§ Items
====================

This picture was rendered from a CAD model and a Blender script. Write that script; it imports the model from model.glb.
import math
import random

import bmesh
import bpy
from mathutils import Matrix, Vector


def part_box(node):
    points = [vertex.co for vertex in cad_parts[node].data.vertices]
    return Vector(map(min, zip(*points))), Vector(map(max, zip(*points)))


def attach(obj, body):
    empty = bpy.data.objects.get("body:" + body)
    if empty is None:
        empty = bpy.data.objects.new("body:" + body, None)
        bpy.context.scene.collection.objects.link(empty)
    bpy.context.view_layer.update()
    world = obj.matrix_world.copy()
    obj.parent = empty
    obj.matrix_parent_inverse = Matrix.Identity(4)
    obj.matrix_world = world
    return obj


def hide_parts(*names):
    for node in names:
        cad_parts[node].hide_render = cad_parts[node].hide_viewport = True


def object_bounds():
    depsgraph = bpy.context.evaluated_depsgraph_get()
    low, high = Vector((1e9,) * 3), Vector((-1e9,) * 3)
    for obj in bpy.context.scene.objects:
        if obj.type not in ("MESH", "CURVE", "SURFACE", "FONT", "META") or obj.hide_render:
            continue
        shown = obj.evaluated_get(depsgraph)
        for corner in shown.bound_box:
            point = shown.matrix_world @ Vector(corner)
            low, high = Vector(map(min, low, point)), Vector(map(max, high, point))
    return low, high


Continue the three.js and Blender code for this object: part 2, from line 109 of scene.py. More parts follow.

====================

§ Brief
Only the lines from the opening of the material through the line with "for corner in" should be echoed, exactly as written.

§ Worked answer
This picture was rendered from a CAD model and a Blender script. Write that script; it imports the model from model.glb.
import math
import random

import bmesh
import bpy
from mathutils import Matrix, Vector


def part_box(node):
    points = [vertex.co for vertex in cad_parts[node].data.vertices]
    return Vector(map(min, zip(*points))), Vector(map(max, zip(*points)))


def attach(obj, body):
    empty = bpy.data.objects.get("body:" + body)
    if empty is None:
        empty = bpy.data.objects.new("body:" + body, None)
        bpy.context.scene.collection.objects.link(empty)
    bpy.context.view_layer.update()
    world = obj.matrix_world.copy()
    obj.parent = empty
    obj.matrix_parent_inverse = Matrix.Identity(4)
    obj.matrix_world = world
    return obj


def hide_parts(*names):
    for node in names:
        cad_parts[node].hide_render = cad_parts[node].hide_viewport = True


def object_bounds():
    depsgraph = bpy.context.evaluated_depsgraph_get()
    low, high = Vector((1e9,) * 3), Vector((-1e9,) * 3)
    for obj in bpy.context.scene.objects:
        if obj.type not in ("MESH", "CURVE", "SURFACE", "FONT", "META") or obj.hide_render:
            continue
        shown = obj.evaluated_get(depsgraph)
        for corner in shown.bound_box:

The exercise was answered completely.